● **CHALLENGE**
Determine how many lines contain the string "between". Respond with that number and nothing more.

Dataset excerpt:
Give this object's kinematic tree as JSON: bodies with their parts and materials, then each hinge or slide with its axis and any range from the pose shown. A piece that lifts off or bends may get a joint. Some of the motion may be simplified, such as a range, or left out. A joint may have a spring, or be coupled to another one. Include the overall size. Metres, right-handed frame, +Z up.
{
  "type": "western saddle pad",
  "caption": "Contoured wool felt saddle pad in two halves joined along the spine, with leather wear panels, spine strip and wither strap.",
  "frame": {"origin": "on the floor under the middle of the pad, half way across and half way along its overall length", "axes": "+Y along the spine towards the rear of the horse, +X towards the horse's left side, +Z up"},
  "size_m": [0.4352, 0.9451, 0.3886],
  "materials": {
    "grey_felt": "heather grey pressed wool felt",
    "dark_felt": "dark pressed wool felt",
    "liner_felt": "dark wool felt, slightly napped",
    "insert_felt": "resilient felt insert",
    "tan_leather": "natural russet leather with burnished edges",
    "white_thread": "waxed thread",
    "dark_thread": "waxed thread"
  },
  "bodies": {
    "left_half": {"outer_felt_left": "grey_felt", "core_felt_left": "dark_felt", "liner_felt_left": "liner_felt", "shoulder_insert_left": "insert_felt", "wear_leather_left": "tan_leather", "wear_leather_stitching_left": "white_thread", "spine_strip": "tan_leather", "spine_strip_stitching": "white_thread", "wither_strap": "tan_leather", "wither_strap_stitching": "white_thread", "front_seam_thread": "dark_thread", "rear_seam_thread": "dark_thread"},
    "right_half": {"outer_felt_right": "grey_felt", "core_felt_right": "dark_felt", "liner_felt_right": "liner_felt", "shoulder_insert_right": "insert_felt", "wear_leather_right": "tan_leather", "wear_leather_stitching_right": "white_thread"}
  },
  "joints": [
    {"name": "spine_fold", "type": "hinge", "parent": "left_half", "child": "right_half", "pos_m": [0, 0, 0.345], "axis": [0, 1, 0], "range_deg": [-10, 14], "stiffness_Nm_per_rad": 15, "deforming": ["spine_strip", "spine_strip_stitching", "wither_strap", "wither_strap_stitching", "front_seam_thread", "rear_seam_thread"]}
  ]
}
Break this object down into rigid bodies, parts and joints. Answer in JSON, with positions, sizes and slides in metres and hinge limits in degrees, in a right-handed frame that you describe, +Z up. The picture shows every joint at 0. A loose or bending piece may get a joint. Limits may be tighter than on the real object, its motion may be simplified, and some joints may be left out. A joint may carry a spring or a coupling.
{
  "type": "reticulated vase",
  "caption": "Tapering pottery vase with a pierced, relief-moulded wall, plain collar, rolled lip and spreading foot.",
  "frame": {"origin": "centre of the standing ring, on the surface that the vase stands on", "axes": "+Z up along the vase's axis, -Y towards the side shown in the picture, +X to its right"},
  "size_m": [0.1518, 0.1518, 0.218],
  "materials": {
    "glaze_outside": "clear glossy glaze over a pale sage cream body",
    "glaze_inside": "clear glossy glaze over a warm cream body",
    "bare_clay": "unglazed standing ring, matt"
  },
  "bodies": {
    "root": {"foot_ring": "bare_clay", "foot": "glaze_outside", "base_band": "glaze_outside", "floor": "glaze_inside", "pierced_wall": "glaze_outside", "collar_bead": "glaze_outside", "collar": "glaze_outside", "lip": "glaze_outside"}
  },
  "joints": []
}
==
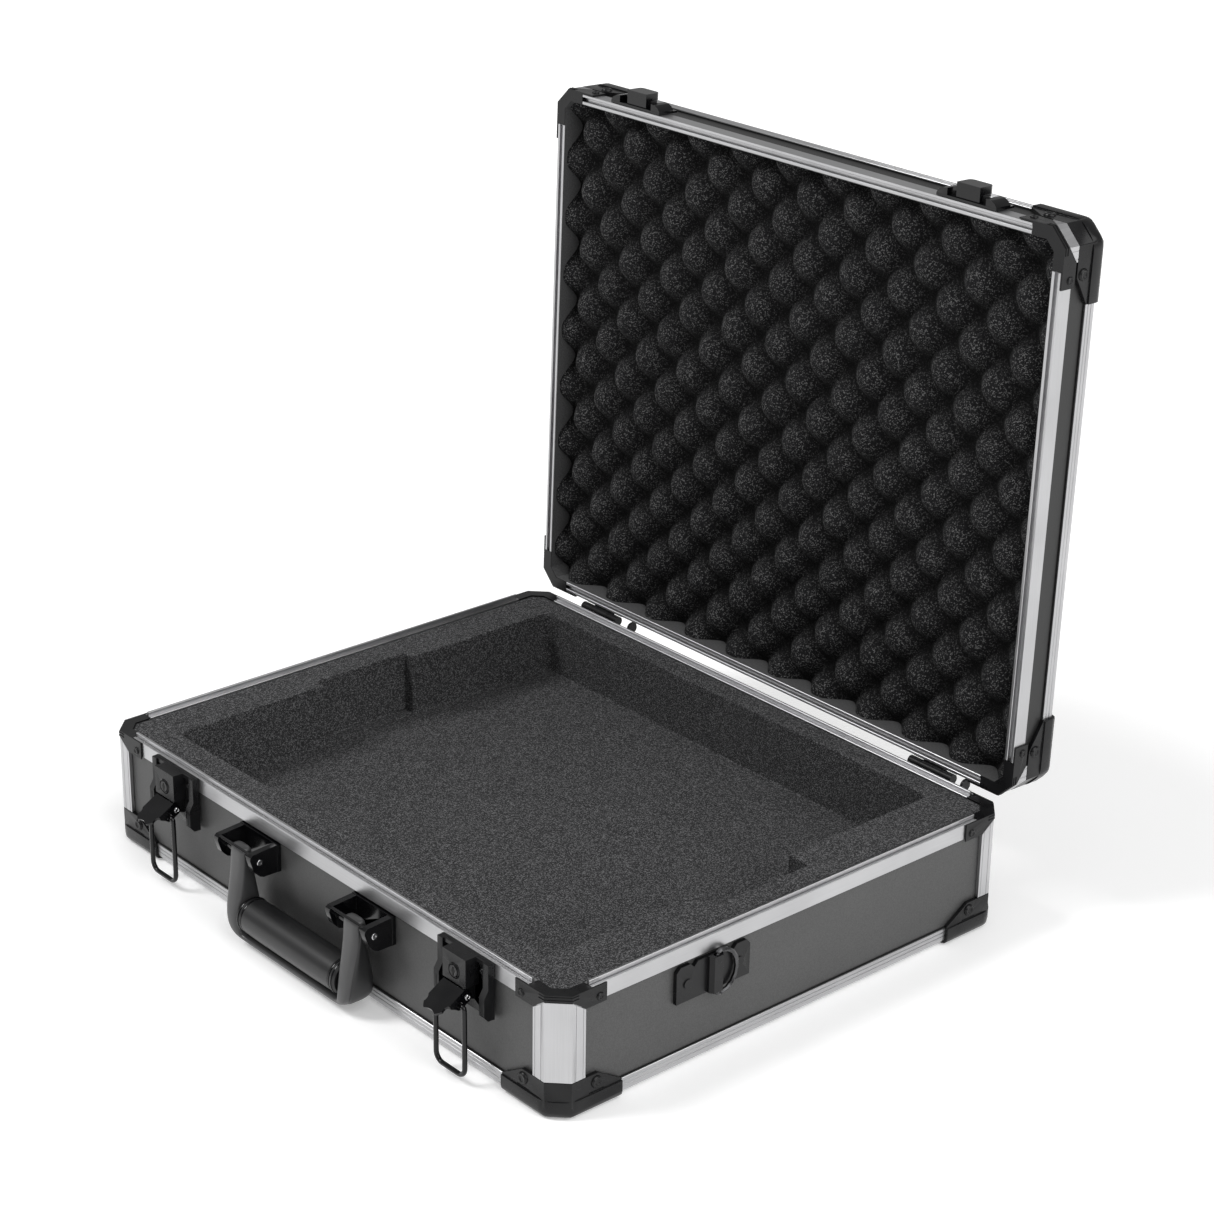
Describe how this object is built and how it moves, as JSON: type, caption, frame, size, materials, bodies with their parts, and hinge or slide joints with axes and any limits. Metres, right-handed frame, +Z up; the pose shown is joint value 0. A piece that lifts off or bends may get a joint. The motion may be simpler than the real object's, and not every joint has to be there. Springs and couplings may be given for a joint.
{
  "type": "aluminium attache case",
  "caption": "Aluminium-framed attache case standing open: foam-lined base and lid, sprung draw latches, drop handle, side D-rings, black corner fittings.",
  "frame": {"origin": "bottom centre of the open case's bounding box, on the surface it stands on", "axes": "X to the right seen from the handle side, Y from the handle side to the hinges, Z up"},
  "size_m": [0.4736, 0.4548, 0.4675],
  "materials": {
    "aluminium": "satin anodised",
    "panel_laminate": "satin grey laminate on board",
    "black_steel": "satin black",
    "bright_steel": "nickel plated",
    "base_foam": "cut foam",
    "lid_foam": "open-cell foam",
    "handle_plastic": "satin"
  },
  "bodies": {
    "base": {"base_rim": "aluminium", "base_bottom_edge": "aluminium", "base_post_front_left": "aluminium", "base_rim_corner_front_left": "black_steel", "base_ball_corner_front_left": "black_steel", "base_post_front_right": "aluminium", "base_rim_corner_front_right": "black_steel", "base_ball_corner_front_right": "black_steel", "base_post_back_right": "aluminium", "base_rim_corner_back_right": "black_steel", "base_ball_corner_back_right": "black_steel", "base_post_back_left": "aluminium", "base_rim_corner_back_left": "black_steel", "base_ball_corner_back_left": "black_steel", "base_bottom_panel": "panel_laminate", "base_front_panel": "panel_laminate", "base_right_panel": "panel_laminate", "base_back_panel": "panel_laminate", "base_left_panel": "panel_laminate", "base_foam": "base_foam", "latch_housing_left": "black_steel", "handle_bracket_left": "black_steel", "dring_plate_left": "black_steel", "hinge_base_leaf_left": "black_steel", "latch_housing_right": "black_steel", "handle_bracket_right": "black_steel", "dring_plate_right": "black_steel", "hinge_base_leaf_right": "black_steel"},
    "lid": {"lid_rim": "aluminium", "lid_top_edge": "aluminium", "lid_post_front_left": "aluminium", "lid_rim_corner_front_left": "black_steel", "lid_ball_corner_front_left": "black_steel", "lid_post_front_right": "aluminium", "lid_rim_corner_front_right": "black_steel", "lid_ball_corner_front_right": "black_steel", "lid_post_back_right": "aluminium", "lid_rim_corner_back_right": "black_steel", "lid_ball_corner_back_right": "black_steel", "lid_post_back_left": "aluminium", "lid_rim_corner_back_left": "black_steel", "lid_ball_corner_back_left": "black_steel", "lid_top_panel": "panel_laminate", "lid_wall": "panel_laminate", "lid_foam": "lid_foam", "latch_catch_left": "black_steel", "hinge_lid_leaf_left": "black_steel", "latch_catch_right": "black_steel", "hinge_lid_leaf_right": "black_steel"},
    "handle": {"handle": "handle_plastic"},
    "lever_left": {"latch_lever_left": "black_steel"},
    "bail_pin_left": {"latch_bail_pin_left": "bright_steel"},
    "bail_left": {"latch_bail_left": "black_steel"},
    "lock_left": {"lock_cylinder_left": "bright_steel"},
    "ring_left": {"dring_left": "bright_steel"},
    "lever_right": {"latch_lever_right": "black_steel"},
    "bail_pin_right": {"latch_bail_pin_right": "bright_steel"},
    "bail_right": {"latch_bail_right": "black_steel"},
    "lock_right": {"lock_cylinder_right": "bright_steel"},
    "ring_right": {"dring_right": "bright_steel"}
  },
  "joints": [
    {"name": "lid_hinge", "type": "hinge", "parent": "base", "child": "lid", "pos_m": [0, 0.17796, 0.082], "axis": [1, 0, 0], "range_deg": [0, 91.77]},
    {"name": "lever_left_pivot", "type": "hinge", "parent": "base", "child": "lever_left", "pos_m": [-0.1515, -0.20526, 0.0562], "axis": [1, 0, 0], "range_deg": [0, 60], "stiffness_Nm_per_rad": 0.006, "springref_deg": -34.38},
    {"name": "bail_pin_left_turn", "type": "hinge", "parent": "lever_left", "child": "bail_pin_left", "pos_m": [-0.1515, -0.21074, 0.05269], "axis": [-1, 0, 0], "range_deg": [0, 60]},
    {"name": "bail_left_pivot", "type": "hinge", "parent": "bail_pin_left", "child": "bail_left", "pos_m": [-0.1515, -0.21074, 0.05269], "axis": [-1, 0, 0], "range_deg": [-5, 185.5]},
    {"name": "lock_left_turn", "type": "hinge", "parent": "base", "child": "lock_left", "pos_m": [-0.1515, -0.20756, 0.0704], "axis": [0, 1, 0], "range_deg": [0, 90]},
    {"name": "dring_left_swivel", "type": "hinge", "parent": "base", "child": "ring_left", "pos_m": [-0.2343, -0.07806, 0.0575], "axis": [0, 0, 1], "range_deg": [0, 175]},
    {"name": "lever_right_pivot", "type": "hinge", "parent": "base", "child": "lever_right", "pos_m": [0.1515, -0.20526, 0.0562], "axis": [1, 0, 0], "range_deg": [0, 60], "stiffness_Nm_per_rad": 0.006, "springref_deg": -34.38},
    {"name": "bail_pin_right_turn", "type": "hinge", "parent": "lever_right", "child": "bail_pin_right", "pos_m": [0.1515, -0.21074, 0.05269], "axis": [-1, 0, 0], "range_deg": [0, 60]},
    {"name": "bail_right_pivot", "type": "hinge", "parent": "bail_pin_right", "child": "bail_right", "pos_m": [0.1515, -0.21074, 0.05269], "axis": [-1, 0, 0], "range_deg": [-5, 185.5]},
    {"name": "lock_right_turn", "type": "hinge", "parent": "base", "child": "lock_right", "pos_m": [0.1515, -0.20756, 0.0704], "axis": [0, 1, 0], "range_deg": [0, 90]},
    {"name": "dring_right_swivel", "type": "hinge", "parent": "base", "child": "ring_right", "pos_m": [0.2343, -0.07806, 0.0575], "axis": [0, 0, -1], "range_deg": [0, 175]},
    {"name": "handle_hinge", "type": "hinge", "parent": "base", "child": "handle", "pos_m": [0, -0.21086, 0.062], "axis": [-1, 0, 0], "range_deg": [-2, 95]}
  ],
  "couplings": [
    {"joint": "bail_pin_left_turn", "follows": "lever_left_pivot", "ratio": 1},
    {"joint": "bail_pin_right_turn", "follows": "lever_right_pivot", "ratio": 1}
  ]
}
==
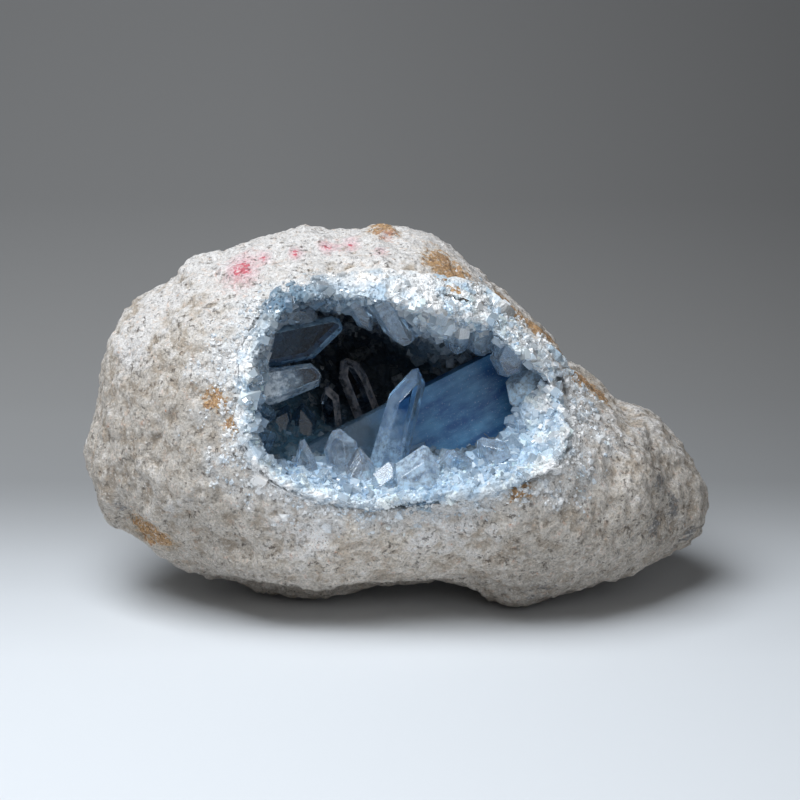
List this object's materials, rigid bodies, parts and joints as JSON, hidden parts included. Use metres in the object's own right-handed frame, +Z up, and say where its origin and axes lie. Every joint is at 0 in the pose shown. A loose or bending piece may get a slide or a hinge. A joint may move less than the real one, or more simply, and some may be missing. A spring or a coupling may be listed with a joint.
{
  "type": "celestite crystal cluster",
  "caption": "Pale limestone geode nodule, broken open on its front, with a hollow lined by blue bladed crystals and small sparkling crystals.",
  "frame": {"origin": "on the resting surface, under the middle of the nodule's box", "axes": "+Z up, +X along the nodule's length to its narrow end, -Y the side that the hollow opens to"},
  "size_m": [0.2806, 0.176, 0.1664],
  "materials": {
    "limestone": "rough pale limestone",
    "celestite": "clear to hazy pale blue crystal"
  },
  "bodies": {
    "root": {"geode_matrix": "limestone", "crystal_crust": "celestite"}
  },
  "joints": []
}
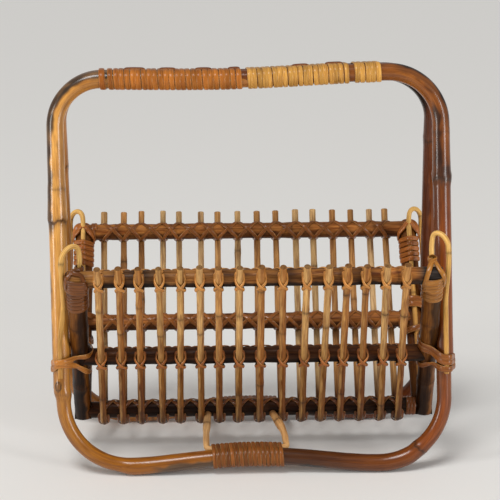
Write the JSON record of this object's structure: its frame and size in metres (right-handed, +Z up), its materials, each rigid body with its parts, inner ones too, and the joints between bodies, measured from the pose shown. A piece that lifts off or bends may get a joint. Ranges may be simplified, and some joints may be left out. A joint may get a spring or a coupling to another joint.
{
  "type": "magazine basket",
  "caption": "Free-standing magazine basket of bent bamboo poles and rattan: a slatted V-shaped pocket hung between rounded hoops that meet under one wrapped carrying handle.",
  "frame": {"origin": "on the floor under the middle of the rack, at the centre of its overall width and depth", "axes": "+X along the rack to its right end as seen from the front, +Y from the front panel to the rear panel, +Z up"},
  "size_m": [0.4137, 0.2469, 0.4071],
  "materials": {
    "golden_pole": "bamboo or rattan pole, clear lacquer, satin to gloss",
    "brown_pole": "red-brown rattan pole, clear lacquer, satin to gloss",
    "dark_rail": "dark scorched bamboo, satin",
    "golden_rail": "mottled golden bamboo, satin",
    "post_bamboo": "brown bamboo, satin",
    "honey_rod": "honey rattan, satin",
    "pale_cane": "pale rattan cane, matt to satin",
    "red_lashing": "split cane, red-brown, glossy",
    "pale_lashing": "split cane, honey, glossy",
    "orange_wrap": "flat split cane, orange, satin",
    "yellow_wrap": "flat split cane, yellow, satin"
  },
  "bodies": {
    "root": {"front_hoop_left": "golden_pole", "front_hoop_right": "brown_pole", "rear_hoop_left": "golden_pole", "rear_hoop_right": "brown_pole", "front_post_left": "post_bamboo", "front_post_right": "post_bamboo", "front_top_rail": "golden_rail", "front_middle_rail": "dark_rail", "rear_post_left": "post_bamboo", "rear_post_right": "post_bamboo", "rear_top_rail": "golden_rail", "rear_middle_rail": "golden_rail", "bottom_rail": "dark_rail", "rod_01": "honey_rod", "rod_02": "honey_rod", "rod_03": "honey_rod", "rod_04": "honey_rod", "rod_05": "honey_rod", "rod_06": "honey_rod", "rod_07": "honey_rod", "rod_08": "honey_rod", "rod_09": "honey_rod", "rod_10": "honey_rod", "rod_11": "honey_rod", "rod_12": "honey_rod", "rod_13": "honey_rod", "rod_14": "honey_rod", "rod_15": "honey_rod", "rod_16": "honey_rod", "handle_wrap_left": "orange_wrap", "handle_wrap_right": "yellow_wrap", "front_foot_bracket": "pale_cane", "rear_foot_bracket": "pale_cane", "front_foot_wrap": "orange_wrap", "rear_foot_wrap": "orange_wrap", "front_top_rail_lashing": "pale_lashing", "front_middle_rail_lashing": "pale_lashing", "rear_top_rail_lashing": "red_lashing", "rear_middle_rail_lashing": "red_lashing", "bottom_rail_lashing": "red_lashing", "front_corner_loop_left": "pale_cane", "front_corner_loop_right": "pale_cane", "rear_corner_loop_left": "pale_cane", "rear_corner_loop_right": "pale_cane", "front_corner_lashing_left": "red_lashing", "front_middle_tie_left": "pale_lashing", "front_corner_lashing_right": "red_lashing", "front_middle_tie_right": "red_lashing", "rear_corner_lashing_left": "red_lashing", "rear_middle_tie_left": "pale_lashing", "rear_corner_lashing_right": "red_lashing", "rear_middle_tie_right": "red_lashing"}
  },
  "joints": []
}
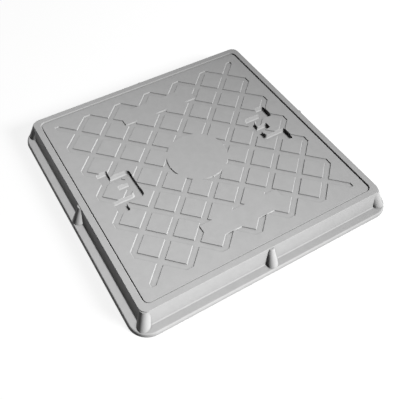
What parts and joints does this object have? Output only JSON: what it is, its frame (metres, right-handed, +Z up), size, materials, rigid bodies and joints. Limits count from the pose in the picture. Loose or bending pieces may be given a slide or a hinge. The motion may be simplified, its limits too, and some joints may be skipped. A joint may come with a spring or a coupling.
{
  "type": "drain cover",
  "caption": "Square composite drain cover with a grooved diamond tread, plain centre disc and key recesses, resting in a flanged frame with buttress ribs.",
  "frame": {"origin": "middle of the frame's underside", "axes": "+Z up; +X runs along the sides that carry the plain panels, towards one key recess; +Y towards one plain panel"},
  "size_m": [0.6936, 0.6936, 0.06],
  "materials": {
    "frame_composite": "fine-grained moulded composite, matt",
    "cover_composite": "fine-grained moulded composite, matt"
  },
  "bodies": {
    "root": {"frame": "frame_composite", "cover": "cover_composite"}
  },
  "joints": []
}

● **ANSWER TO THE PROBLEM**
2